A dozen years or so after it first appeared, Vaughan Williams decided to recast the work for two pianos and orchestra, in which task he was assisted by Joseph Cooper. The implication that the composer needed ‘help’ to rewrite the work in this form led to this version being considered in some quarters as not being quite 100-percent – and as the intended recipients, Cyril Smith and Phyllis Sellick, were not wholly enamoured of the music led to the Concerto becoming neglected once more.

Until now. This performance is simply magnificent. I found it utterly compelling and so true to the inherently fiery and concentrated rigour of the music that it was like hearing a masterpiece for the first time – as, indeed, in my case it was. I have no doubt that this Concerto, in the Two-Piano version, is one of the composer’s great works – an astonishing conception, the more so in the concluding part of the Finale, wherein the nature of the music changes so completely that it feels one is listening to another work entirely, only after which does it feel that this mood of acceptance has been behind the music all along, hidden by the intensity of the musical foreground.
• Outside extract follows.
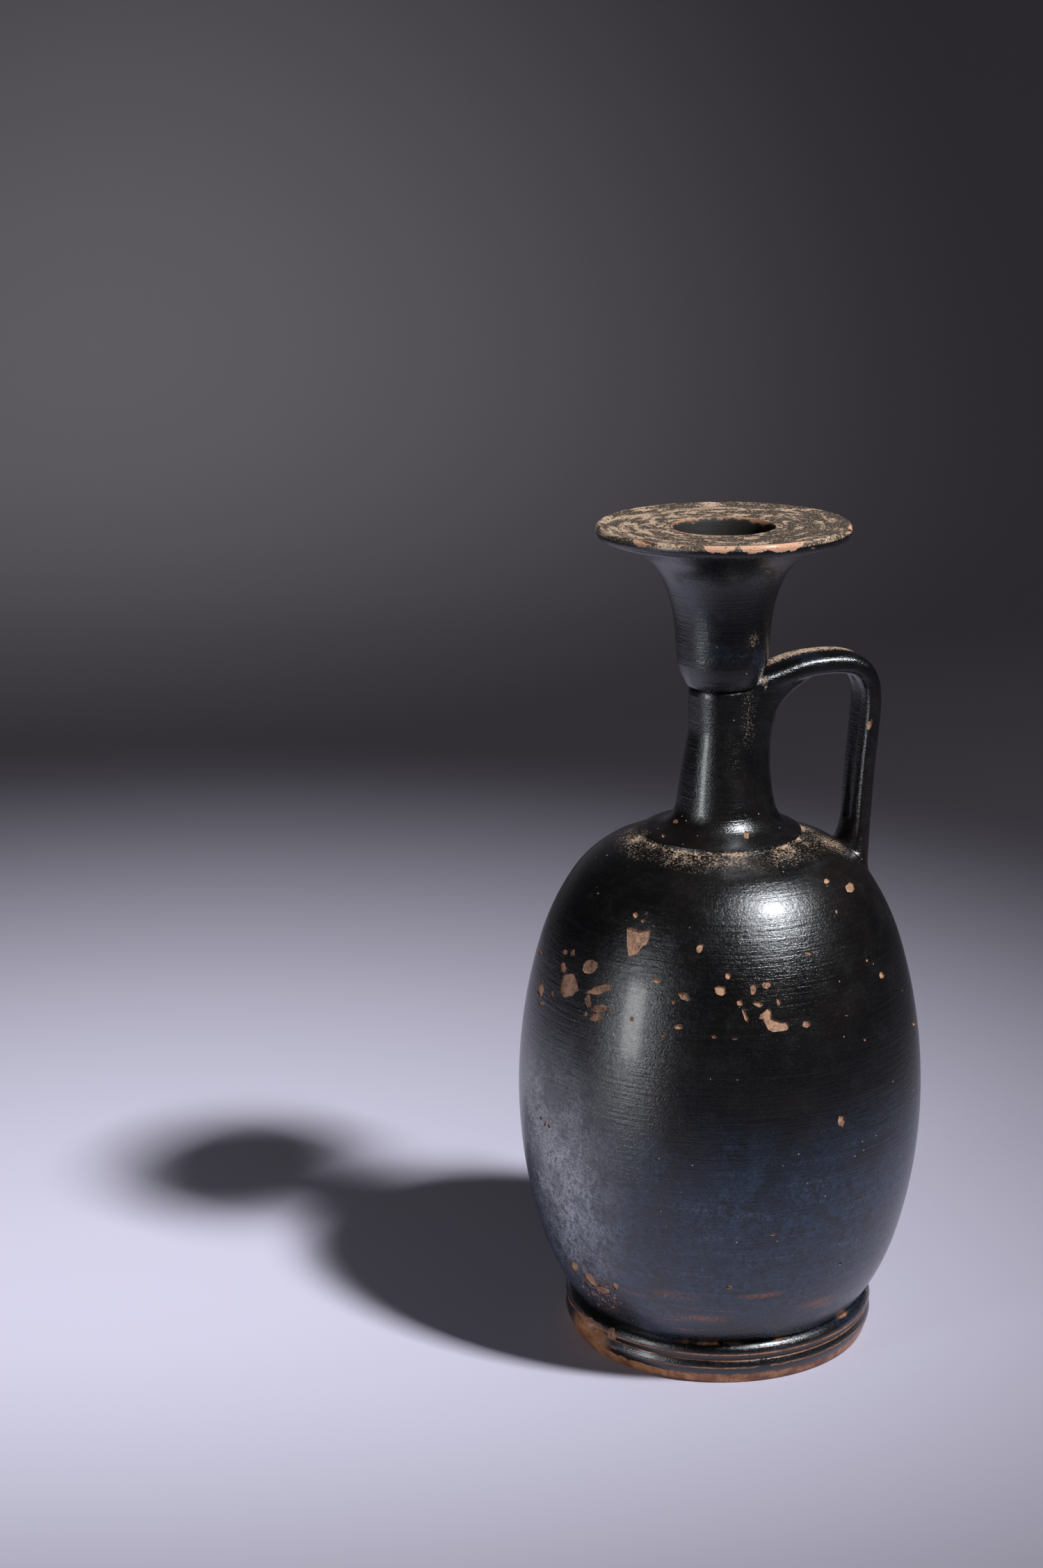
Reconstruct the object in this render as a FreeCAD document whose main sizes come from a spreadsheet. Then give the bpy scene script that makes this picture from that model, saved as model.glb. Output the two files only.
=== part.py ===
import FreeCAD, Part
import math
import os
import re
import Sketcher

# One-piece fired clay oil jug: turned body, ring foot, narrow neck, trumpet mouth and a strap handle.
# Millimetres, +Z up, the origin at the centre of the foot's resting face, the handle towards +X.

# Driving sizes. Heights stack up from the foot, so a longer neck lifts the mouth and the handle.
SIZES = {
    # Foot: a bevelled lower ring, a groove and a rounded upper ring round a recess
    "foot_rest_radius": 36.5,
    "foot_rest_width": 7.0,
    "foot_recess_depth": 7.0,
    "foot_recess_slope": 4.0,
    "foot_bevel_height": 2.8,
    "foot_ring_radius": 37.4,
    "foot_ring_bulge": 0.4,
    "foot_ring_bulge_height": 4.4,
    "foot_groove_height": 6.0,
    "foot_groove_radius": 37.0,
    "foot_collar_radius": 37.8,
    "foot_collar_height": 7.7,
    "foot_collar_round": 1.2,
    "foot_collar_edge": 1.3,
    "foot_height": 10.0,
    "foot_joint_radius": 35.7,
    # Body: a swell up to the widest ring, and over the shoulder to the neck
    "belly_radius": 48.8,
    "belly_rise": 51.0,
    "swell_inset": 4.9,
    "swell_drop": 34.0,
    "shoulder_rise": 65.0,
    "shoulder_spring_inset": 5.45,
    "shoulder_spring_drop": 27.1,
    "shoulder_turn_inset": 12.9,
    "shoulder_turn_drop": 11.4,
    "shoulder_brow_inset": 21.0,
    "shoulder_brow_drop": 3.7,
    # Neck: a low step on the shoulder, a flange, a flare and a slim waist
    "neck_base_radius": 19.2,
    "neck_base_step": 0.6,
    "neck_flange_radius": 15.5,
    "neck_flange_rise": 1.5,
    "neck_flare_radius": 10.7,
    "neck_flare_rise": 6.9,
    "neck_radius": 7.85,
    "neck_waist_rise": 25.0,
    "neck_length": 37.0,
    # Mouth: a chamfered step, a trumpet and a broad flat lip with a dished top
    "mouth_length": 37.0,
    "mouth_step_width": 0.45,
    "mouth_step_radius": 10.5,
    "mouth_step_height": 3.8,
    "trumpet_neck_radius": 11.3,
    "trumpet_neck_rise": 12.7,
    "trumpet_turn_radius": 13.5,
    "trumpet_turn_drop": 14.3,
    "trumpet_brim_radius": 21.2,
    "trumpet_brim_drop": 5.8,
    "lip_radius": 29.6,
    "lip_round": 1.0,
    "lip_edge": 0.5,
    "lip_thickness": 3.2,
    "lip_dish": 0.9,
    "lip_dish_width": 4.0,
    # Hollow: the walls, the floor and the narrow way through the neck
    "wall": 3.6,
    "floor_thickness": 6.5,
    "floor_radius": 24.0,
    "floor_round": 11.0,
    "neck_bore_radius": 5.2,
    "neck_bore_throat": 7.7,
    "funnel_radius": 7.8,
    "funnel_height": 9.0,
    "mouth_bore_radius": 11.9,
    "mouth_bore_depth": 4.0,
    "bore_chamfer": 0.9,
    # Handle: a strap with two reeds on its outer face
    "handle_width": 12.0,
    "handle_thickness": 4.9,
    "handle_edge": 1.5,
    "reed_groove": 1.2,
    "handle_lift": 4.8,
    "handle_inset": 9.5,
    "handle_run": 6.5,
    "handle_arch_radius": 27.9,
    "handle_bend_radius": 6.0,
    "handle_lean": 3.8,
    # Roots: the web that runs down the neck and the spread on the shoulder
    "web_reach": 4.2,
    "web_width": 14.0,
    "web_flare": 4.3,
    "web_crotch": 7.0,
    "web_nose": 4.0,
    "root_width": 14.8,
    "root_spread": 5.6,
    "root_inset": 1.3,
    "root_height": 9.0,
}

doc = FreeCAD.newDocument("Lekythos")
sheet = doc.addObject("Spreadsheet::Sheet", "Sizes")
for row, (name, number) in enumerate(SIZES.items(), start=1):
    sheet.set("A%d" % row, name)
    sheet.set("B%d" % row, str(number))
    sheet.setAlias("B%d" % row, name)
doc.recompute()

# Levels, as sums of the stacked heights
BELLY = "(foot_height + belly_rise)"
NECK_BASE = "(foot_height + belly_rise + shoulder_rise)"
NECK_TOP = "(foot_height + belly_rise + shoulder_rise + neck_length)"
TOP = "(foot_height + belly_rise + shoulder_rise + neck_length + mouth_length)"
RIM = "(" + TOP + " - lip_dish)"


def tie(text):
    # The expression that the document reads, with every size taken from the sheet
    return re.sub(r"[a-z_]+", lambda word: ("Sizes." if word.group(0) in SIZES else "") + word.group(0), text)


def number(text):
    return float(sheet.evalExpression(tie(text)))


def new_sketch(body, name, plane, lift="0", rise="0"):
    # A sketch on one of the body's own planes, lifted along the plane's normal and raised along its second axis
    sketch = body.newObject("Sketcher::SketchObject", name)
    origin_plane = [item for item in body.Origin.OriginFeatures if item.Role == plane][0]
    sketch.AttachmentSupport = [(origin_plane, "")]
    sketch.MapMode = "FlatFace"
    sketch.setExpression(".AttachmentOffset.Base.z", tie(lift))
    sketch.setExpression(".AttachmentOffset.Base.y", tie(rise))
    return sketch


def bind(sketch, kind, target, text):
    # One signed coordinate of a point, measured from the sketch's origin and tied to the sheet
    geometry, position = target
    size = number(text)
    if abs(size) < 1e-9:
        axis = -2 if kind == "DistanceX" else -1
        sketch.addConstraint(Sketcher.Constraint("PointOnObject", geometry, position, axis))
        return
    if size > 0:
        index = sketch.addConstraint(Sketcher.Constraint(kind, -1, 1, geometry, position, size))
        sketch.setExpression("Constraints[%d]" % index, tie(text))
    else:
        index = sketch.addConstraint(Sketcher.Constraint(kind, geometry, position, -1, 1, -size))
        sketch.setExpression("Constraints[%d]" % index, tie("-(" + text + ")"))


def across(direction, chord):
    # An arc leaves and arrives at the same angle to its chord, one on each side
    return chord * (2 * direction.dot(chord)) - direction


def chord_of(places, step):
    return (places[step + 1] - places[step]).normalize()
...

It is a breathtaking achievement as a work of art, and I can only urge those unfamiliar with the piece to seek it out forthwith – but only in this landmark recording in the Vaughan Williams discography. The committed nature of the playing of Louis Lortie and Hélène Mercier, and of the Bergen Philharmonic under Andrew Davis, is beyond criticism.

In mentioning rewritten works, and noting that this recording was subsidised in part by the Grieg Foundation of Norway, might I make a plea for a recording of the orchestral song-cycle Grieg put together in 1894, preferably sung by Mari Eriksmoen. A coupling of Mahler’s Songs of a Wayfarer with Richard Strauss’s Four Songs with orchestra, Opus 33 (1896), would be more than worthwhile.